Questions about cost have dogged the project, with Republicans in Congress and several statehouses questioning whether the IRS should build a website that Congress had not explicitly authorized. Shortly after the tax season concluded, Werfel said that the agency spent much less than projected on the site — $10.5 million to develop it and $2.4 million to operate it, including the cost of call center employees who answered live chat questions from users. The tax-season operating cost amounted to about $17 per return from the IRS’s budget. By comparison, the typical household spends more than $200 each year to file their taxes.
Those IRS costs did not include investments from other Biden administration agencies, including the U.S. Digital Service, which pitched in thousands of hours of manpower to build the website, valued at more than $7 million.
Werfel said Thursday that the outlay for a nationwide version of the program will depend on how many states sign up, but that the Biden administration has budgeted $75 million for it.
The initial version of Direct File allowed users to report only four types of income — wages, interest, Social Security and unemployment — meaning that many people were ineligible, including gig workers or anyone with private retirement income. Werfel said the IRS is looking at expanding eligibility further each year until the site can eventually process all common tax situations. People who have certain retirement income and people who buy health care on the insurance marketplace are among the groups he would like to include next as the website’s capacity grows.
The multibillion-dollar tax industry is vociferously opposed to the program; on Thursday, tax software industry group American Coalition for Taxpayer Rights blasted Direct File as “costly, confusing and unnecessary.” But a wide variety of community-based organizations and Democrats praised news of a permanent program.
Senate Finance Committee chair Ron Wyden (D-Ore.) called the expansion “tremendous news for taxpayers all over the country who are tired of getting ripped off by the big tax prep companies that routinely upcharge for unnecessary services, oversell the quality of their products and offer crummy customer service.”

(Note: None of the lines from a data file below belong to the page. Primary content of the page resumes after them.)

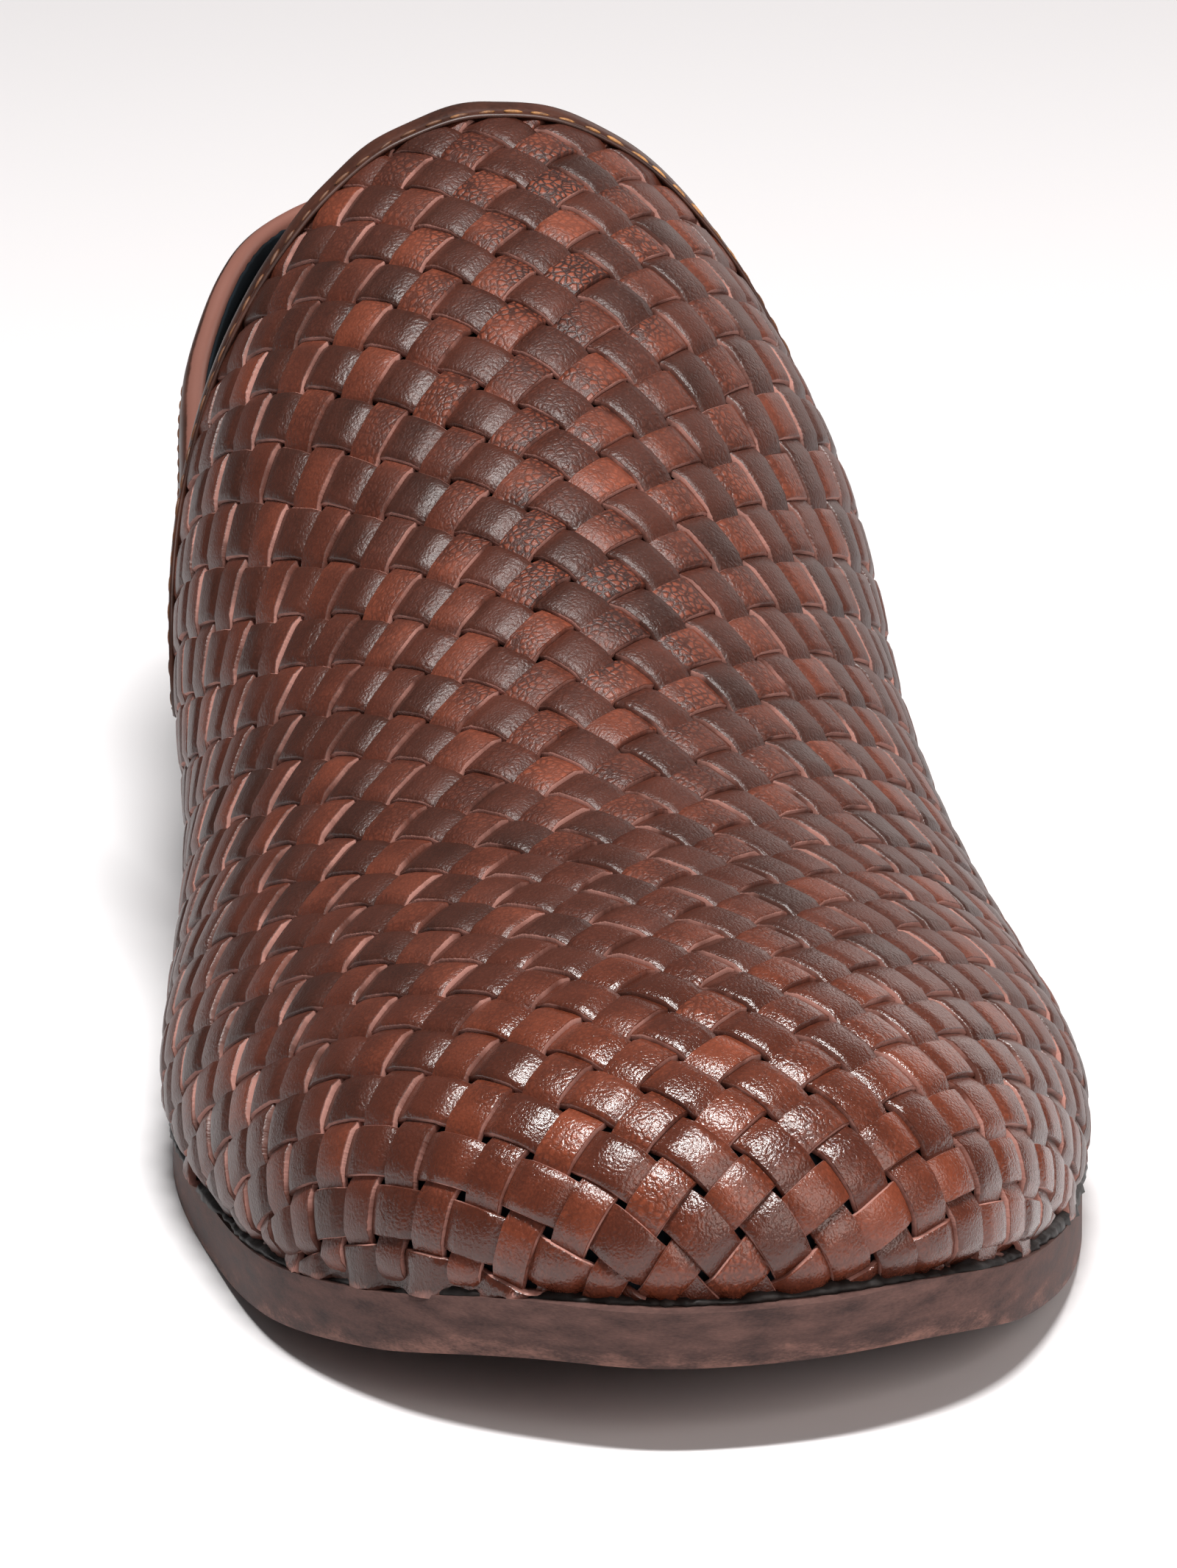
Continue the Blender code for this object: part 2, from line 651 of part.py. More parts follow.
def build_outsole():
    places = np.linspace(0, HEEL_RIB, HEEL_RIB * EDGE_STEPS + 1)
    edge = SOLE_EDGE_ROUND
    levels = (
        (-edge, 1.0, ground_under),
        (0.0, 1.0, lambda y: ground_under(y) + edge),
        (0.0, 1.0, lambda y: ground_under(y) + SOLE_THICKNESS - edge),
        (-edge, 1.0, lambda y: ground_under(y) + SOLE_THICKNESS),
    )
    return layer_object("outsole", places, levels, SOLE_LEATHER)


def build_insole():
    places = np.linspace(0, HEEL_RIB, HEEL_RIB * EDGE_STEPS // 2 + 1)
    inset = -(WALL + INSOLE_INSET)
    base = SOLE_THICKNESS + CLEARANCE
    levels = (
        (inset, 0.0, lambda y: ground_under(y) + base),
        (inset, 0.0, lambda y: ground_under(y) + base + INSOLE_THICKNESS),
    )
    return layer_object("insole", places, levels, BLACK_LEATHER)


def build_heel_lift():
    steps = round((HEEL_RIB - HEEL_BREAST_RIB) * EDGE_STEPS)
    places = np.linspace(HEEL_BREAST_RIB, HEEL_RIB, steps + 1)
    edge = SOLE_EDGE_ROUND
    top = HEEL_HEIGHT - CLEARANCE
    levels = (
        (-edge - HEEL_LIFT_TAPER, 1.0, lambda y: np.zeros(len(y))),
        (-HEEL_LIFT_TAPER, 1.0, lambda y: np.full(len(y), edge)),
        (-edge, 1.0, lambda y: np.full(len(y), top)),
    )
    return layer_object("heel_lift", places, levels, LIFT_LEATHER)


def centre_on_floor():
    """Moves the whole shoe so that its box is centred over the origin and stands on the ground."""
    corners = np.array([v.co for thing in bpy.data.objects for v in thing.data.vertices])
    low, high = corners.min(axis=0), corners.max(axis=0)
    shift = Matrix.Translation((-(low[0] + high[0]) / 2, -(low[1] + high[1]) / 2, -low[2]))
    for thing in bpy.data.objects:
        thing.data.transform(shift)


def main():
    for thing in list(bpy.data.objects):
        bpy.data.objects.remove(thing)
    build_outsole()
    build_heel_lift()
    build_insole()
    build_upper()
    build_binding()
    centre_on_floor()


main()
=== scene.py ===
"""Dresses the woven slip-on: real interlaced strips, binding, stitches, lining, sole and studio.

A left shoe. Toe towards -Y, heel towards +Y, inner side at -X, outer side at +X, ground at Z = 0.
The upper is laid out on a flat pattern of the last, where the two families of strips cross at 45
degrees. The last and the flat pattern are those of the CAD source, so every piece lies where its
solid lies.
"""

import logging
from dataclasses import dataclass, field
from enum import Enum
from math import ceil, cos, floor, radians, sin, sqrt
from typing import Any, NamedTuple

import bpy
import numpy as np
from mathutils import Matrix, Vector
from mathutils.geometry import delaunay_2d_cdt


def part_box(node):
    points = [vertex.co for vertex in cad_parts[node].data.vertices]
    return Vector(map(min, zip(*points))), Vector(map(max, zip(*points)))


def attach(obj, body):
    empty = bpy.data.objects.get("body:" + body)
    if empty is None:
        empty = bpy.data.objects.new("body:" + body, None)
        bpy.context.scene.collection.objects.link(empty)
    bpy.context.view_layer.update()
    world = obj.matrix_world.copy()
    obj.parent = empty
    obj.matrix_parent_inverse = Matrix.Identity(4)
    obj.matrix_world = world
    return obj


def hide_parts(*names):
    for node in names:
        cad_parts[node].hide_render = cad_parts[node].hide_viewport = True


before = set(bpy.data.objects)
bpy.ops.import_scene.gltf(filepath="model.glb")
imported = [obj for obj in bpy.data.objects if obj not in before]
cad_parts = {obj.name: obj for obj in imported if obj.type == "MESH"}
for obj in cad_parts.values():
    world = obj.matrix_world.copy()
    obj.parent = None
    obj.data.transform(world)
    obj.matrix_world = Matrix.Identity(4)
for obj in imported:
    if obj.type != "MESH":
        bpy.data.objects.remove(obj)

Array = np.ndarray
MM = 0.001
MIRROR = np.array([-1.0, 1.0])
LOG = logging.getLogger("slip-on")


class Rib(NamedTuple):
    """A rib of the last, as shares of the last's length and of the width over the ball."""

    ridge_along: float
    ridge_across: float
    inner_along: float
    inner_across: float
    outer_along: float
    outer_across: float
    wall: float
    crown: float
    inner_bulge: float
    outer_bulge: float
    ledge: float


class Row(NamedTuple):
    """A place on a curve: how far along the last it is, and its height."""

    along: float
    height: float


class TongueRow(NamedTuple):
    """A place on the tongue's edge: where its ridge lies, and its distance from the middle line."""

    along: float
    across: float


class QuarterRow(NamedTuple):
    """A place on the quarter's edge: where its feather line lies, and its height over it."""

    along: float
    up: float


RIBS = tuple(
    Rib(*row)
    for row in (
        (0.150, -0.020, 0.000, -0.020, 0.000, -0.020, 0.66, 0.56, 0.020, 0.020, 1.00),
        (0.150, -0.020, 0.013, 0.155, 0.012, 0.160, 0.66, 0.56, 0.022, 0.022, 1.00),
        (0.150, -0.020, 0.051, 0.305, 0.050, 0.308, 0.66, 0.56, 0.026, 0.026, 0.90),
        (0.150, -0.020, 0.117, 0.420, 0.127, 0.426, 0.64, 0.56, 0.032, 0.036, 0.60),
        (0.220, -0.030, 0.213, 0.476, 0.225, 0.502, 0.58, 0.54, 0.042, 0.044, 0.20),
        (0.310, -0.025, 0.300, 0.495, 0.325, 0.506, 0.52, 0.46, 0.047, 0.046, 0.10),
        (0.400, 0.000, 0.392, 0.464, 0.420, 0.480, 0.50, 0.42, 0.046, 0.050, 0.15),
        (0.490, 0.020, 0.488, 0.410, 0.505, 0.448, 0.54, 0.52, 0.080, 0.062, 0.25),
        (0.580, 0.030, 0.580, 0.376, 0.590, 0.424, 0.60, 0.72, 0.124, 0.082, 0.35),
        (0.670, 0.025, 0.672, 0.352, 0.678, 0.394, 0.58, 0.72, 0.130, 0.072, 0.45),
        (0.760, 0.010, 0.765, 0.334, 0.768, 0.366, 0.55, 0.74, 0.072, 0.054, 0.55),
        (0.850, 0.000, 0.862, 0.322, 0.864, 0.336, 0.50, 0.72, 0.036, 0.036, 0.65),
        (0.870, 0.000, 0.943, 0.240, 0.944, 0.246, 0.50, 0.75, 0.038, 0.038, 0.70),
        (0.870, 0.000, 0.986, 0.128, 0.986, 0.130, 0.50, 0.75, 0.040, 0.040, 0.70),
        (0.870, 0.000, 1.000, 0.000, 1.000, 0.000, 0.50, 0.75, 0.040, 0.040, 0.70),
    )
)
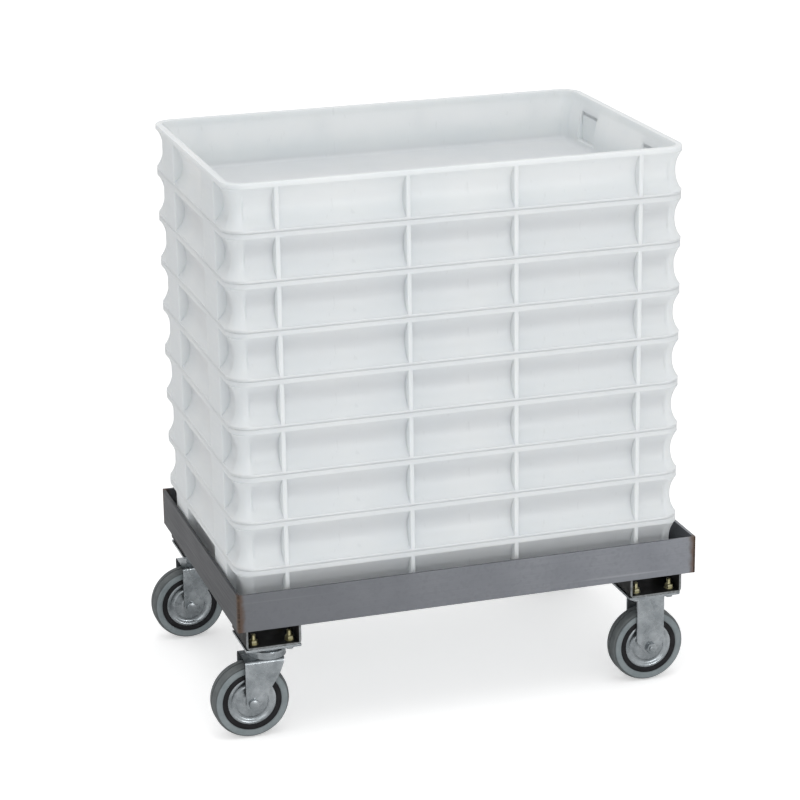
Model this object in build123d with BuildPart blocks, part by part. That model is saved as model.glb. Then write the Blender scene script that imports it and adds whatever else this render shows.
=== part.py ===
from build123d import *
import math
import os

os.makedirs("parts", exist_ok=True)

# A trolley that carries a stack of dough trays on a welded angle frame with four casters.
# Millimetres. X runs along the long side, Y to the back, Z up. The floor is Z = 0 and the
# origin is under the middle of the whole outline, swivel wheels included.

# Dough tray
tray_count = 9
tray_length = 600.0
tray_width = 400.0
tray_height = 70.0
tray_corner_radius = 28.0
tray_nest_depth = 8.0  # how far a tray's foot drops into the rim of the tray below
tray_rim_height = 7.0
tray_rim_width = 14.5  # from the outer edge of the rim to the opening
tray_opening_corner = 10.0  # chamfer in the opening's corners
tray_cove_depth = 12.0  # how far the wall draws in between the rim and the skirt
tray_skirt_height = 4.0
tray_floor = 3.0
tray_foot_gap = 0.7  # play between the foot and the opening that it nests in
tray_foot_wall = 2.5
tray_rib_thickness = 4.0
tray_rib_spacings = (140.0, 472.0)  # the inner and the outer pair of ribs on a long side
tray_pillar_spacing = 192.0  # the hollow pillars beside the hand hold on a short side
tray_pillar_width = 52.0
tray_pillar_pocket = 6.0  # depth of the hollow behind a pillar, seen inside the tray

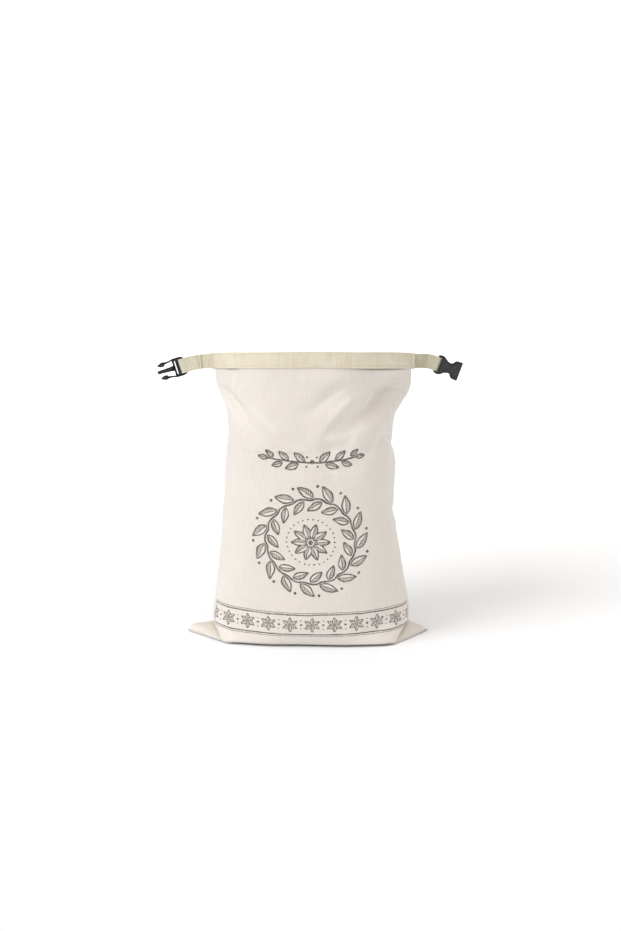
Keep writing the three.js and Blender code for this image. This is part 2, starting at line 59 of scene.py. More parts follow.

In a statement, he disagreed with Werfel’s view that Direct File would continue regardless of who is in office in 2025 and beyond. “I’m convinced that Donald Trump and Republicans in Congress will shut it down if they have the opportunity. Taxpayers must remember that Direct File is on the ballot in November,” Wyden said.
Much like commercial software, Direct File uses a question-and-answer format. But it doesn’t draw from the IRS’s vast trove of financial information on each taxpayer, meaning users cannot pre-fill W-2 wage statements and other financial information on their tax forms. The pilot included four states that volunteered to link their state tax forms to Direct File (Arizona, California, Massachusetts and New York) and eight of the nine states that currently have no state income tax (Florida, Nevada, New Hampshire, South Dakota, Tennessee, Texas, Washington and Wyoming).
All taxpayers have other free options. Some companies make versions of their software available through the IRS-sponsored Free File program, which the agency recently renewed through 2029. Volunteers prepare millions of returns for low- and middle-income people each year. And every taxpayer could simply fill out their own tax forms and submit them either on paper or online. But paid preparers and paid software remain by far the most popular tax filing methods for the more than 140 million U.S. households that file returns.